▶ _Material for this task_:
--- Start ---
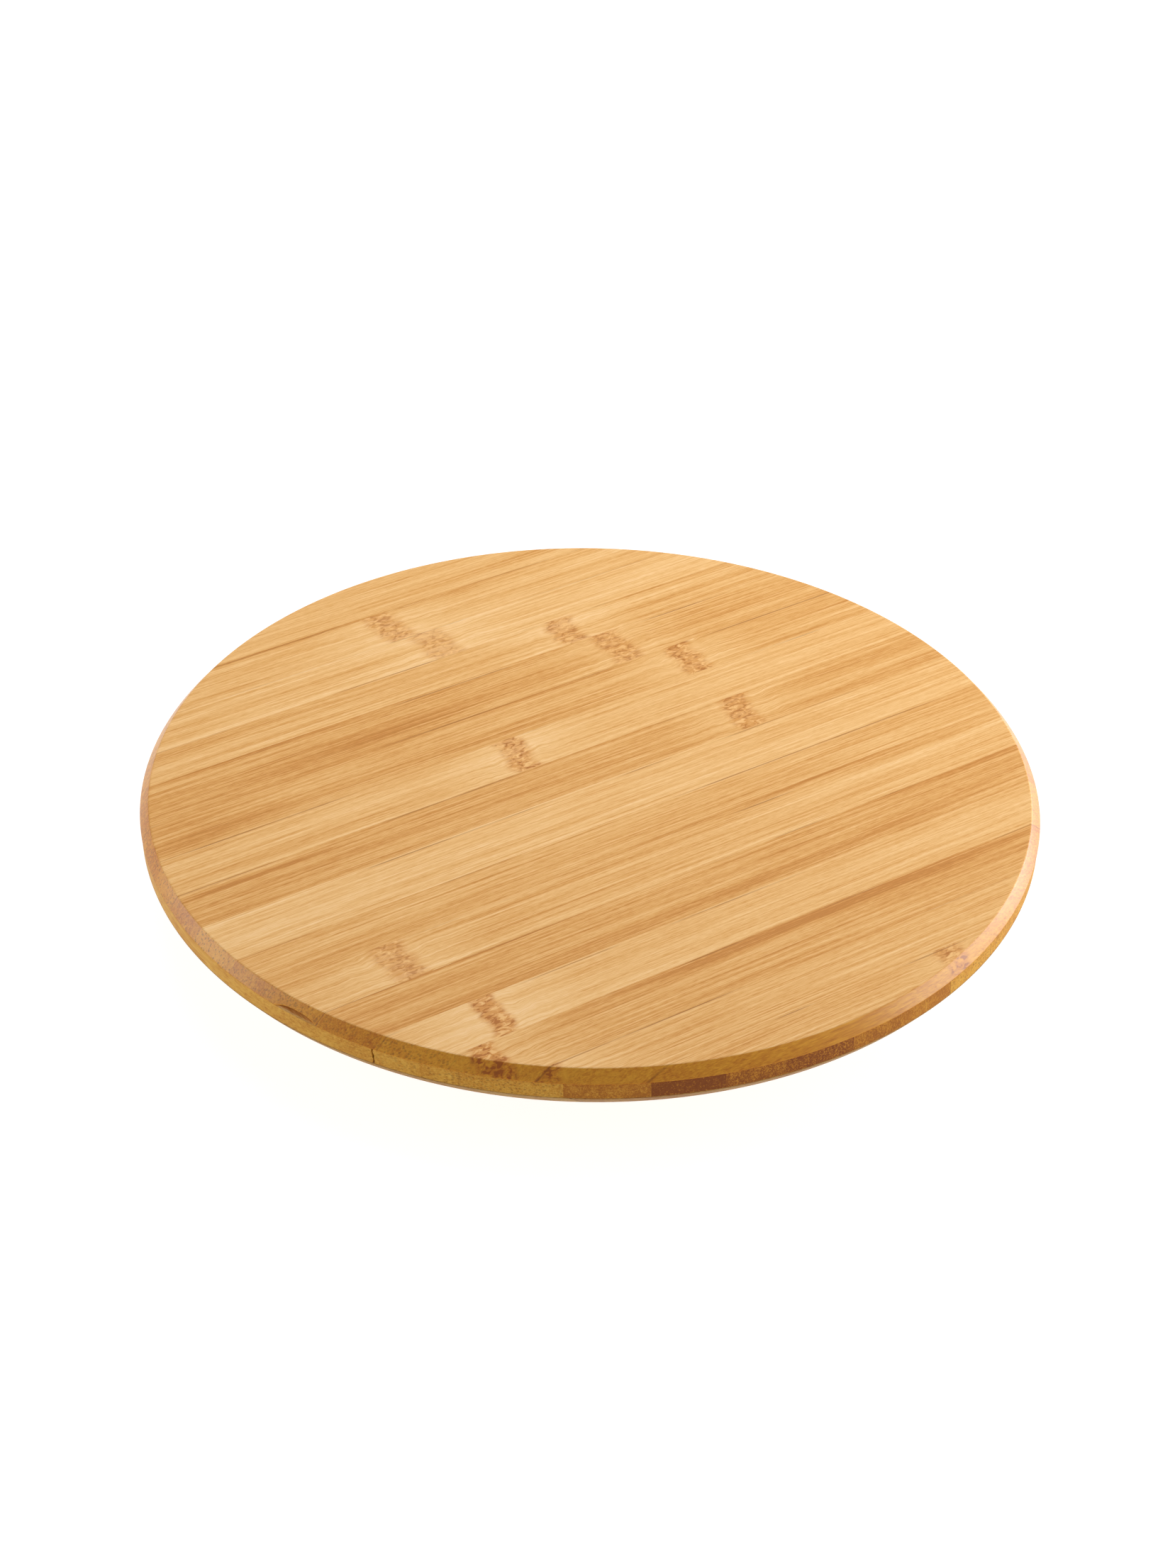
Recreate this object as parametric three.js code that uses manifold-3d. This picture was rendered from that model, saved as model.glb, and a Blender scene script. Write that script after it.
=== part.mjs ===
// Lazy susan turntable: a round three-ply bamboo board that spins on an aluminium ring bearing, which is
// screwed to a smaller round bamboo base on four rubber feet.
// Millimetres, +Z up. The origin is on the spin axis, on the surface that the feet stand on.
import * as THREE from "three";
import { mergeVertices } from "three/addons/utils/BufferGeometryUtils.js";
import Module from "manifold-3d";

// ---------------------------------------------------------------- driving dimensions

const BOARD_SIDES = 96; // facets round the board and the base
const RING_SIDES = 60; // facets round the bearing rings

// The board: outer plies of equal thickness, with the core laid across them.
const board = { radius: 165, outerPly: 4.5, corePly: 6 };
board.thickness = 2 * board.outerPly + board.corePly;

// The board's rim: both outer plies are bevelled. The core's edge is set back a little under the upper lip
// and flares out to the lower ply's edge.
const rim = { bevel: 3.4, land: 0.4, setBack: 0.6, footSetBack: 0.3, ease: 0.25 };

// The ring bearing: two flat rings with one row of caged balls between them.
const bearing = {
  height: 8.5,
  stagger: 1.0, // how far each ring stands clear of the piece that it isn't screwed to
  outerRadius: 70,
  boreRadius: 44,
  pitchRadius: 57,
  wallGap: 2.4, // between the two rings' facing walls
  grooveRadius: 2.7,
  edge: 0.5, // broken corners
};
bearing.ringHeight = bearing.height - bearing.stagger;

const ball = { radius: 2.5, count: 28 };
const cage = { thickness: 1.2, height: 6.2, pocketRadius: 2.75 };
const fillerHole = { radius: 2.7, angle: 20 * THREE.MathUtils.DEG2RAD };
const plug = { radius: 2.5, inset: 0.4, clearOfBalls: 0.3, slotWidth: 0.9, slotDepth: 1.0 };

const base = { radius: 110, thickness: 9, lowerBevel: 2.5, upperBevel: 1 };
const accessHole = { radius: 5 };

const foot = { radius: 8, toeRadius: 7.2, toeEdge: 0.5, height: 4, count: 4, circle: 97 };
foot.recess = { radius: 4.2, depth: 2.4 };

// Countersunk wood screws for the two rings, and pan-headed ones for the feet.
const ringScrew = { headRadius: 3.5, rimHeight: 0.3, shankRadius: 1.7, tip: 2.5, sunk: 0.25, count: 4 };
const outerScrew = { circle: 64.5, length: 16.5 };
const innerScrew = { circle: 49.5, length: 14 };
const footScrew = { headRadius: 3.4, headHeight: 1.6, crown: 0.8, wall: 0.7 };
footScrew.shank = { radius: 1.5, length: 8, tip: 2 };
const screwClearance = 0.25; // round the shank, in every hole
const pilotSlack = 0.5; // how much deeper a pilot hole is than its screw
const overrun = 1; // how far a cutter goes past the face that it opens
const crossRecess = { length: 3.6, width: 0.8, depth: 1.2 };

// Heights of the assembly, from the standing surface up.
const level = { base: foot.height };
level.bearing = level.base + base.thickness;
level.board = level.bearing + bearing.height;
level.ballCentre = level.bearing + bearing.height / 2;

// ---------------------------------------------------------------- materials

function finish(color, roughness, metalness = 0) {
  return new THREE.MeshStandardMaterial({ color, roughness, metalness });
}

const faceBamboo = finish(0xdcab66, 0.5);
const coreBamboo = finish(0xb68c4c, 0.6);
const baseBamboo = finish(0xd6a662, 0.55);
const aluminium = finish(0xb9bcc0, 0.35, 1);
const bearingSteel = finish(0xd0d2d6, 0.15, 1);
const zincSteel = finish(0xc3c5c6, 0.3, 1);
const nylon = finish(0xe9e7df, 0.5);
const rubber = finish(0x1d1d1e, 0.85);

// ---------------------------------------------------------------- making and cutting solids

const wasm = await Module();
wasm.setup();

function toSolid(geometry) {
  const bare = new THREE.BufferGeometry();
  const flat = geometry.index ? geometry.toNonIndexed() : geometry;
  bare.setAttribute("position", flat.getAttribute("position"));
  const merged = mergeVertices(bare, 1e-3);
  return new wasm.Manifold(
    new wasm.Mesh({
      numProp: 3,
      vertProperties: merged.attributes.position.array,
      triVerts: new Uint32Array(merged.index.array),
    }),
  );
}

function toGeometry(solid) {
  const mesh = solid.getMesh();
  const geometry = new THREE.BufferGeometry();
  geometry.setAttribute("position", new THREE.BufferAttribute(mesh.vertProperties, 3));
  geometry.setIndex(new THREE.BufferAttribute(mesh.triVerts, 1));
  geometry.computeVertexNormals();
  return geometry;
}

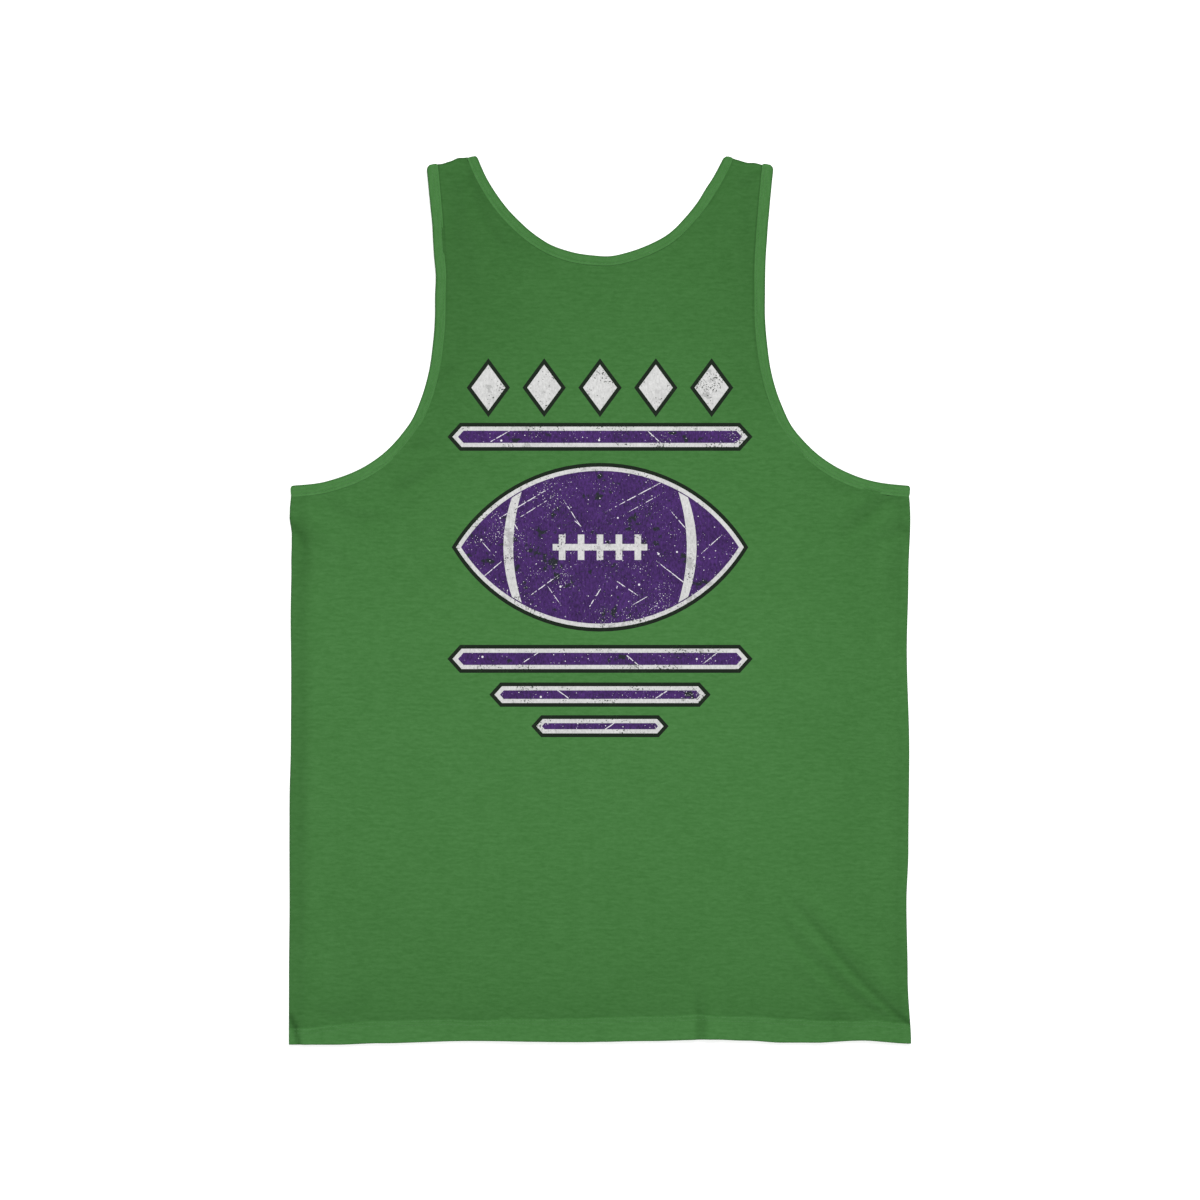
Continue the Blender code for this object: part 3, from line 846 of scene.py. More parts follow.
class Graph:
    """A material's nodes, with short ways to add and join them."""

    def __init__(self, name: str) -> None:
        """Makes the material."""
        self.material = bpy.data.materials.new(name)
        self.material.use_nodes = True
        self.tree = self.material.node_tree

    def node(self, kind: str, inputs: dict | None = None, **settings: object) -> bpy.types.Node:
        """Adds a node.

        Args:
            kind: Its kind, without Blender's prefix.
            inputs: What each input is set or joined to.
            **settings: Its properties.

        Returns:
            The node.
        """
        node = self.tree.nodes.new(f"ShaderNode{kind}")
        for key, value in settings.items():
            setattr(node, key, value)
        for key, value in (inputs or {}).items():
            self.feed(node.inputs[key], value)
        return node

    def feed(self, socket: Socket, value: object) -> None:
        """Joins a socket to another, or sets its value."""
        if isinstance(value, Socket):
            self.tree.links.new(value, socket)
        else:
            socket.default_value = value

    def surface(self, inputs: dict[str, object]) -> bpy.types.Material:
        """Dresses the shader.

        Args:
            inputs: What each input is set or joined to.

        Returns:
            The finished material.
        """
        shader = self.tree.nodes["Principled BSDF"]
        for key, value in inputs.items():
            self.feed(shader.inputs[key], value)
        return self.material

    def place(self) -> Socket:
        """Places on the piece, in metres."""
        return self.node("TexCoord").outputs["Object"]

    def math(self, operation: str, *values: object) -> Socket:
        """A sum of one to three values."""
        return self.node("Math", dict(enumerate(values)), operation=operation).outputs[0]

    def plus(self, base: object, value: object, share: float, middle: float = 0.0) -> Socket:
        """A base and a share of how far a value stands above its middle."""
        above = self.math("SUBTRACT", value, middle) if middle else value
        return self.math("MULTIPLY_ADD", above, share, base)

    def vector(self, operation: str, first: object, second: object) -> Socket:
        """A sum of two vectors."""
        return self.node("VectorMath", {0: first, 1: second}, operation=operation).outputs[0]

    def scaled(self, vector: object, scale: Triple, turn: float = 0.0) -> Socket:
        """A vector turned about Z by degrees, then scaled."""
        turned = self.node("VectorRotate", {"Vector": vector, "Angle": math.radians(turn)})
        return self.vector("MULTIPLY", turned.outputs[0], scale)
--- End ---
▶ _The problem_:
Output every entry shown above, exactly.

▶ _Output of the exercise_:
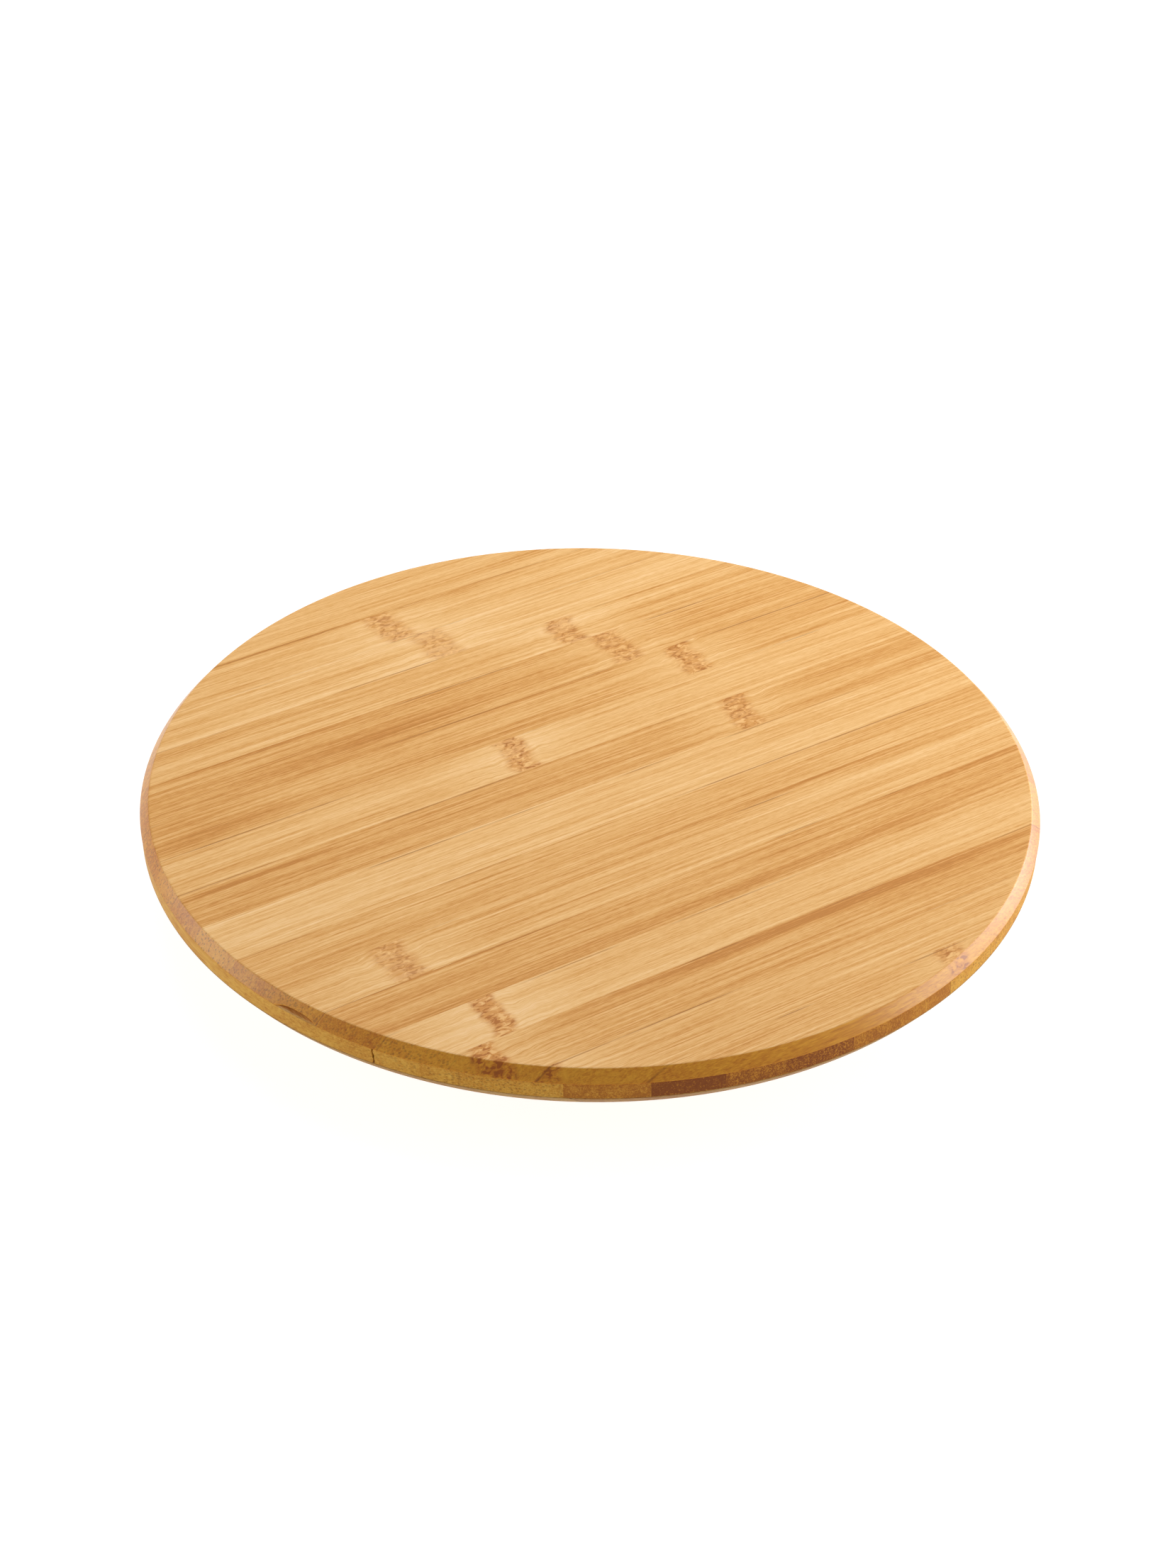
Recreate this object as parametric three.js code that uses manifold-3d. This picture was rendered from that model, saved as model.glb, and a Blender scene script. Write that script after it.
=== part.mjs ===
// Lazy susan turntable: a round three-ply bamboo board that spins on an aluminium ring bearing, which is
// screwed to a smaller round bamboo base on four rubber feet.
// Millimetres, +Z up. The origin is on the spin axis, on the surface that the feet stand on.
import * as THREE from "three";
import { mergeVertices } from "three/addons/utils/BufferGeometryUtils.js";
import Module from "manifold-3d";

// ---------------------------------------------------------------- driving dimensions

const BOARD_SIDES = 96; // facets round the board and the base
const RING_SIDES = 60; // facets round the bearing rings

// The board: outer plies of equal thickness, with the core laid across them.
const board = { radius: 165, outerPly: 4.5, corePly: 6 };
board.thickness = 2 * board.outerPly + board.corePly;

// The board's rim: both outer plies are bevelled. The core's edge is set back a little under the upper lip
// and flares out to the lower ply's edge.
const rim = { bevel: 3.4, land: 0.4, setBack: 0.6, footSetBack: 0.3, ease: 0.25 };

// The ring bearing: two flat rings with one row of caged balls between them.
const bearing = {
  height: 8.5,
  stagger: 1.0, // how far each ring stands clear of the piece that it isn't screwed to
  outerRadius: 70,
  boreRadius: 44,
  pitchRadius: 57,
  wallGap: 2.4, // between the two rings' facing walls
  grooveRadius: 2.7,
  edge: 0.5, // broken corners
};
bearing.ringHeight = bearing.height - bearing.stagger;

const ball = { radius: 2.5, count: 28 };
const cage = { thickness: 1.2, height: 6.2, pocketRadius: 2.75 };
const fillerHole = { radius: 2.7, angle: 20 * THREE.MathUtils.DEG2RAD };
const plug = { radius: 2.5, inset: 0.4, clearOfBalls: 0.3, slotWidth: 0.9, slotDepth: 1.0 };

const base = { radius: 110, thickness: 9, lowerBevel: 2.5, upperBevel: 1 };
const accessHole = { radius: 5 };

const foot = { radius: 8, toeRadius: 7.2, toeEdge: 0.5, height: 4, count: 4, circle: 97 };
foot.recess = { radius: 4.2, depth: 2.4 };

// Countersunk wood screws for the two rings, and pan-headed ones for the feet.
const ringScrew = { headRadius: 3.5, rimHeight: 0.3, shankRadius: 1.7, tip: 2.5, sunk: 0.25, count: 4 };
const outerScrew = { circle: 64.5, length: 16.5 };
const innerScrew = { circle: 49.5, length: 14 };
const footScrew = { headRadius: 3.4, headHeight: 1.6, crown: 0.8, wall: 0.7 };
footScrew.shank = { radius: 1.5, length: 8, tip: 2 };
const screwClearance = 0.25; // round the shank, in every hole
const pilotSlack = 0.5; // how much deeper a pilot hole is than its screw
const overrun = 1; // how far a cutter goes past the face that it opens
const crossRecess = { length: 3.6, width: 0.8, depth: 1.2 };

// Heights of the assembly, from the standing surface up.
const level = { base: foot.height };
level.bearing = level.base + base.thickness;
level.board = level.bearing + bearing.height;
level.ballCentre = level.bearing + bearing.height / 2;

// ---------------------------------------------------------------- materials

function finish(color, roughness, metalness = 0) {
  return new THREE.MeshStandardMaterial({ color, roughness, metalness });
}

const faceBamboo = finish(0xdcab66, 0.5);
const coreBamboo = finish(0xb68c4c, 0.6);
const baseBamboo = finish(0xd6a662, 0.55);
const aluminium = finish(0xb9bcc0, 0.35, 1);
const bearingSteel = finish(0xd0d2d6, 0.15, 1);
const zincSteel = finish(0xc3c5c6, 0.3, 1);
const nylon = finish(0xe9e7df, 0.5);
const rubber = finish(0x1d1d1e, 0.85);

// ---------------------------------------------------------------- making and cutting solids

const wasm = await Module();
wasm.setup();

function toSolid(geometry) {
  const bare = new THREE.BufferGeometry();
  const flat = geometry.index ? geometry.toNonIndexed() : geometry;
  bare.setAttribute("position", flat.getAttribute("position"));
  const merged = mergeVertices(bare, 1e-3);
  return new wasm.Manifold(
    new wasm.Mesh({
      numProp: 3,
      vertProperties: merged.attributes.position.array,
      triVerts: new Uint32Array(merged.index.array),
    }),
  );
}

function toGeometry(solid) {
  const mesh = solid.getMesh();
  const geometry = new THREE.BufferGeometry();
  geometry.setAttribute("position", new THREE.BufferAttribute(mesh.vertProperties, 3));
  geometry.setIndex(new THREE.BufferAttribute(mesh.triVerts, 1));
  geometry.computeVertexNormals();
  return geometry;
}

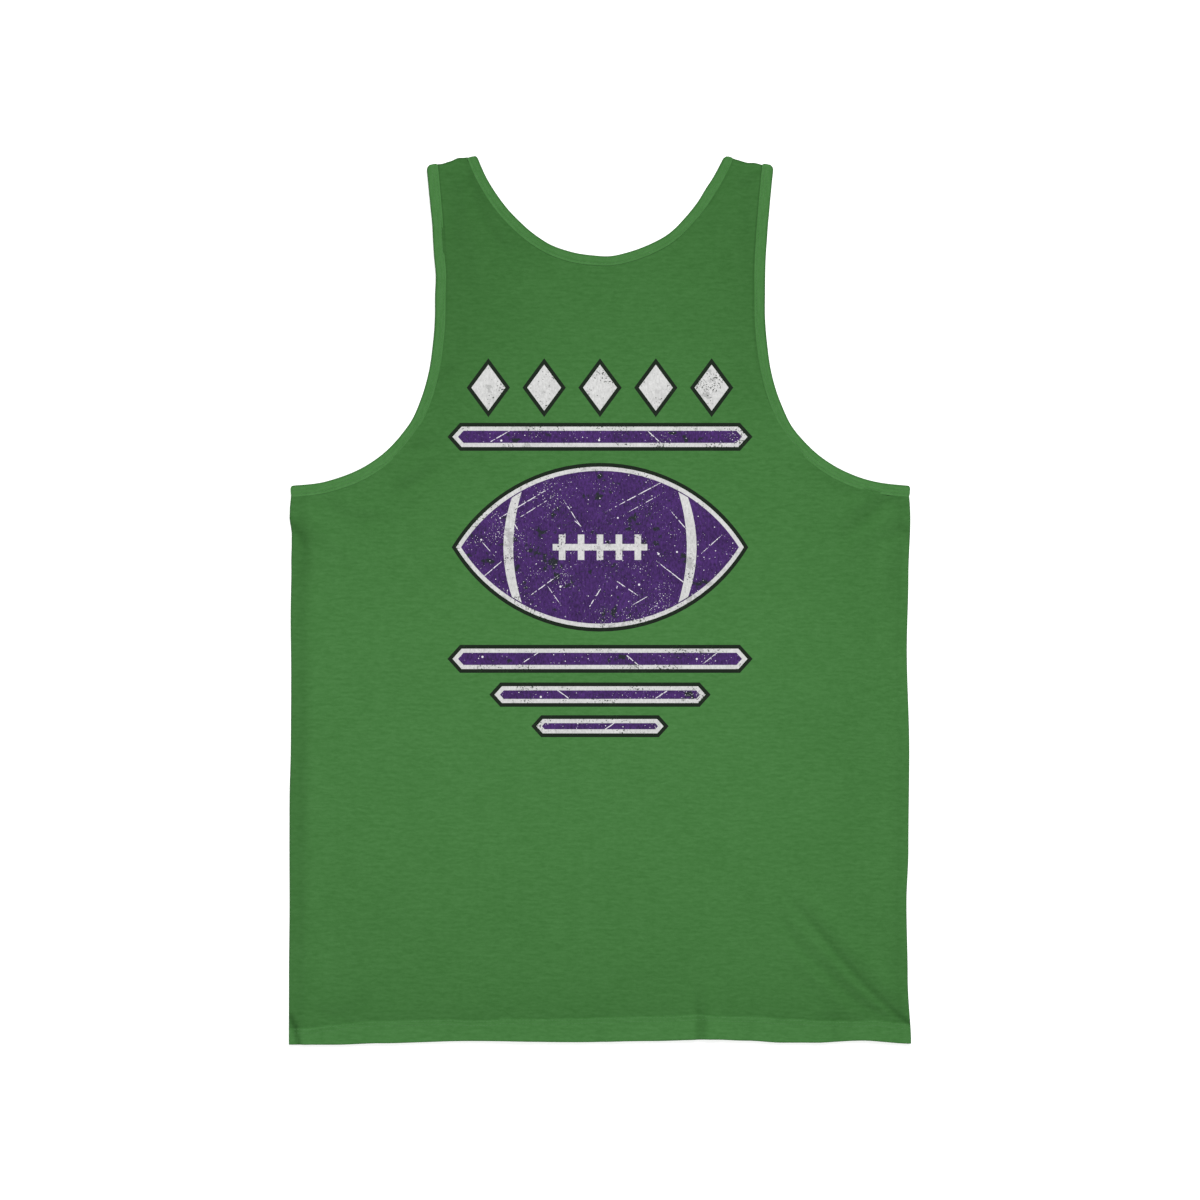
Continue the Blender code for this object: part 3, from line 846 of scene.py. More parts follow.
class Graph:
    """A material's nodes, with short ways to add and join them."""

    def __init__(self, name: str) -> None:
        """Makes the material."""
        self.material = bpy.data.materials.new(name)
        self.material.use_nodes = True
        self.tree = self.material.node_tree

    def node(self, kind: str, inputs: dict | None = None, **settings: object) -> bpy.types.Node:
        """Adds a node.

        Args:
            kind: Its kind, without Blender's prefix.
            inputs: What each input is set or joined to.
            **settings: Its properties.

        Returns:
            The node.
        """
        node = self.tree.nodes.new(f"ShaderNode{kind}")
        for key, value in settings.items():
            setattr(node, key, value)
        for key, value in (inputs or {}).items():
            self.feed(node.inputs[key], value)
        return node

    def feed(self, socket: Socket, value: object) -> None:
        """Joins a socket to another, or sets its value."""
        if isinstance(value, Socket):
            self.tree.links.new(value, socket)
        else:
            socket.default_value = value

    def surface(self, inputs: dict[str, object]) -> bpy.types.Material:
        """Dresses the shader.

        Args:
            inputs: What each input is set or joined to.

        Returns:
            The finished material.
        """
        shader = self.tree.nodes["Principled BSDF"]
        for key, value in inputs.items():
            self.feed(shader.inputs[key], value)
        return self.material

    def place(self) -> Socket:
        """Places on the piece, in metres."""
        return self.node("TexCoord").outputs["Object"]

    def math(self, operation: str, *values: object) -> Socket:
        """A sum of one to three values."""
        return self.node("Math", dict(enumerate(values)), operation=operation).outputs[0]

    def plus(self, base: object, value: object, share: float, middle: float = 0.0) -> Socket:
        """A base and a share of how far a value stands above its middle."""
        above = self.math("SUBTRACT", value, middle) if middle else value
        return self.math("MULTIPLY_ADD", above, share, base)

    def vector(self, operation: str, first: object, second: object) -> Socket:
        """A sum of two vectors."""
        return self.node("VectorMath", {0: first, 1: second}, operation=operation).outputs[0]

    def scaled(self, vector: object, scale: Triple, turn: float = 0.0) -> Socket:
        """A vector turned about Z by degrees, then scaled."""
        turned = self.node("VectorRotate", {"Vector": vector, "Angle": math.radians(turn)})
        return self.vector("MULTIPLY", turned.outputs[0], scale)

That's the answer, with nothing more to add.